Engagement als Pflicht
Die Grün-Scheiben um die Bäume, die Lust auf das Urban Gardening – sind das nicht Zeichen von kleinem Glück, gewissermaßen Glücksmomente? Engagement für Umwelt und Soziales sei einer der höchsten Glücks-Faktoren der Deutschen, sagen Sozialforscher. In Prenzlauer Berg erscheint auch das gute Engagement schon oft als Zwang. Immer gilt es mitzumachen, beim Subbotnik auf dem Spielplatz wie beim Flohmarkt für den guten Zweck. Macht Engagement, gequetscht in einem übervollen Alltag, noch unzufriedener?
Die Wahrheit hat wohl Hunderte, Tausende verschiedene Antworten. Ein Stadtteil und seine Menschen befindet sich zwischen den Chancen und den Zwängen eines liberalen, gutbürgerlichen Lebens: Die Karriere, die Kinder, die Selbstverwirklichung – alles erstrebenswert, alles muss erstrebt werden. Das Individuelle, Schräge, Andere – es findet nicht im eigenen Alltag, es findet an den Orten und Plätzen für Touristen statt.
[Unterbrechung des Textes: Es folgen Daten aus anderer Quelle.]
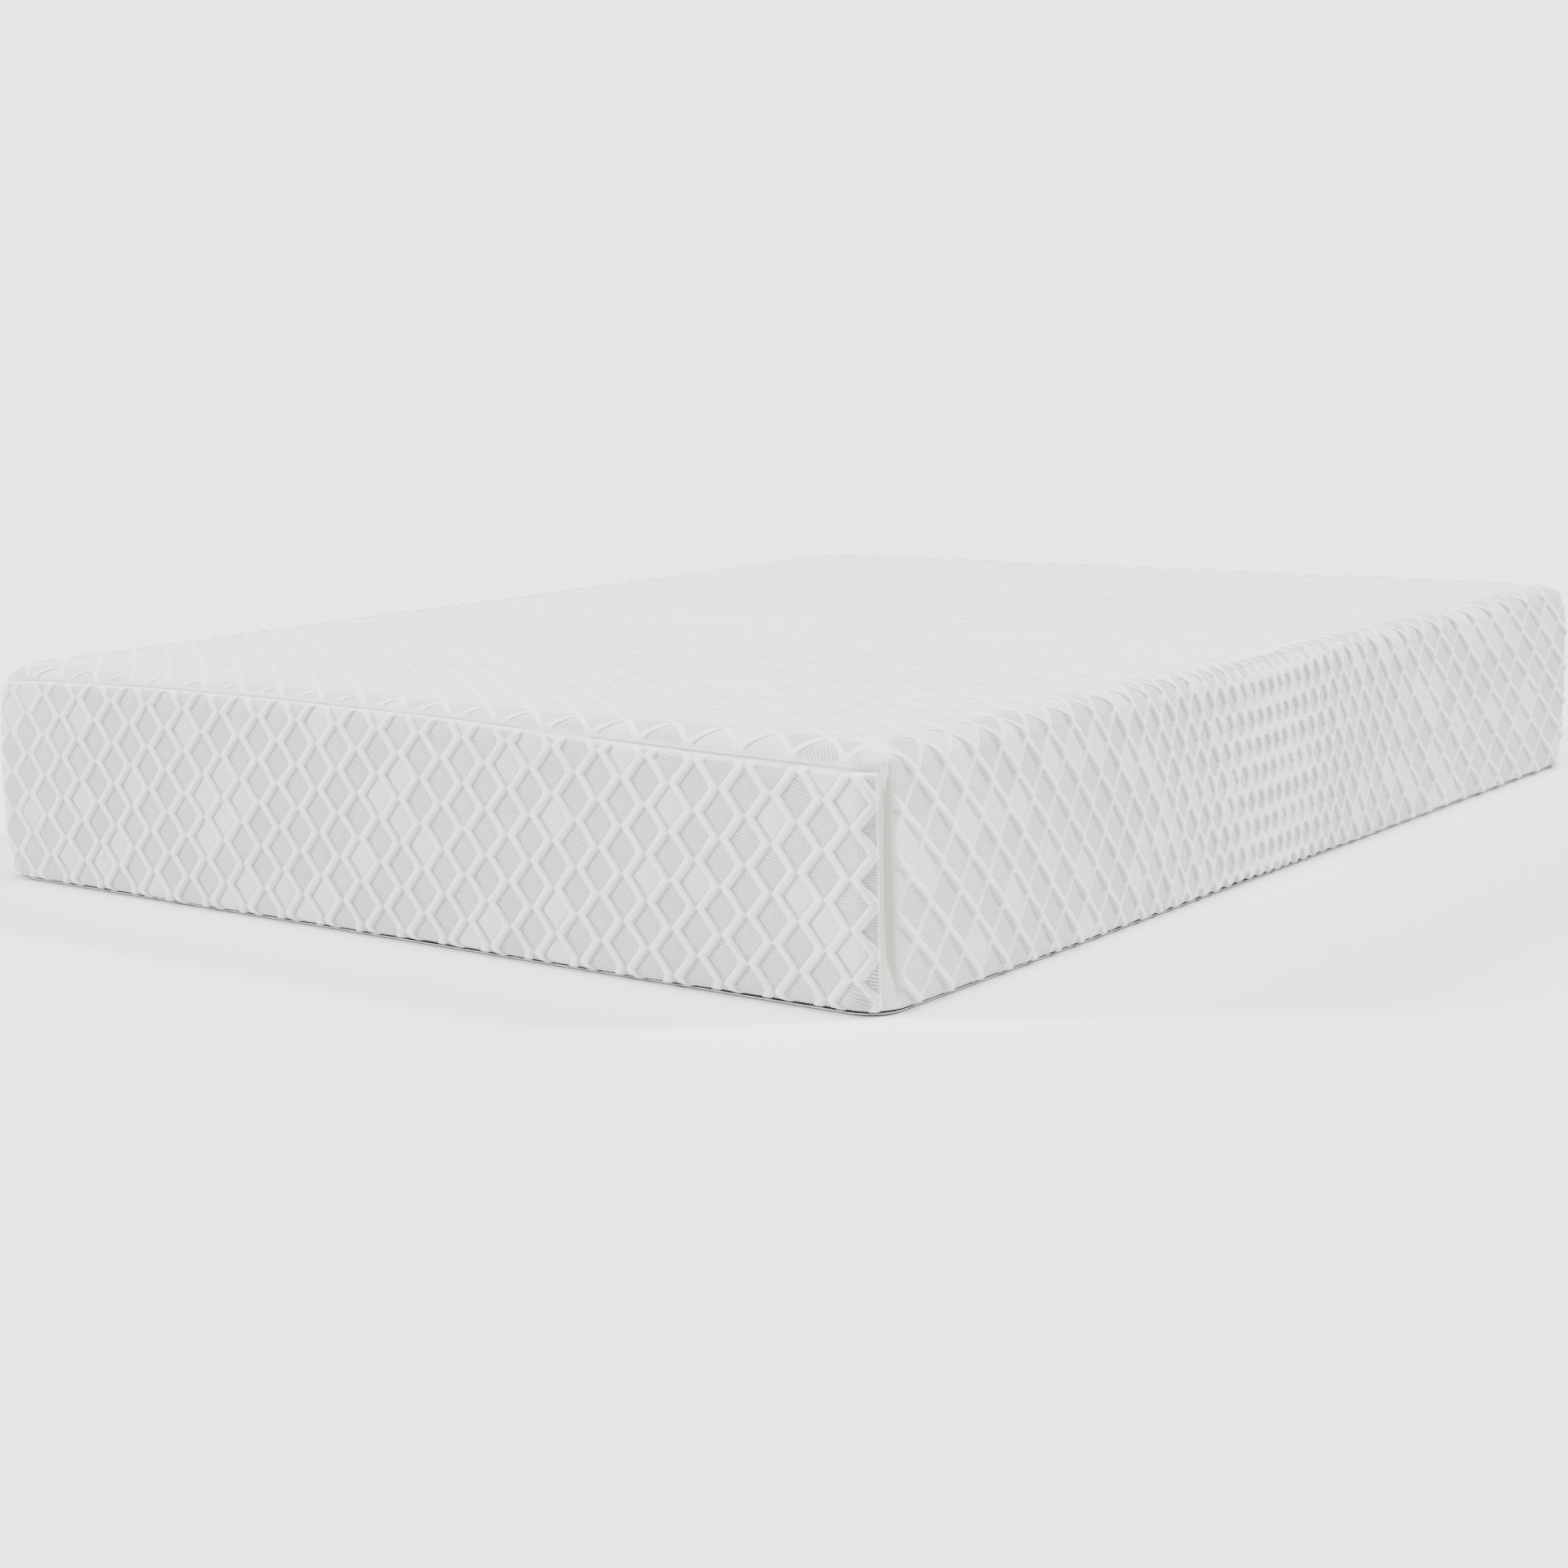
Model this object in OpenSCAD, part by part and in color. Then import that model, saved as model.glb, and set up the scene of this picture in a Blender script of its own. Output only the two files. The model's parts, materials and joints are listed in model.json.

Vielleicht es auch nur der Blick, die Offenheit, mit dem Zufriedenheit erreichbar ist. Ein Spätverkauf im Wins-Kiez. Hier ist das Leben möglicherweise tatsächlich anstrengend, aber es sieht nicht so aus. Der Späti hat eigentlich immer geöffnet, auch den Weihnachtsfeiertagen, bis spät in die Nacht. Hier, zwischen mit Getränken und Chips vollgestellten Regalen, in einem kühlen Raum, prallen Stress, Müdigkeit und Pflichterfüllen auf dauerhafte Gelassenheit. Der Inhaber hat immer ein Lächeln, immer einen Scherz, immer einen freundlichen Abschiedsgruß für seine Kunden. Und manchmal springt dieses Lächeln auf die Kunden über.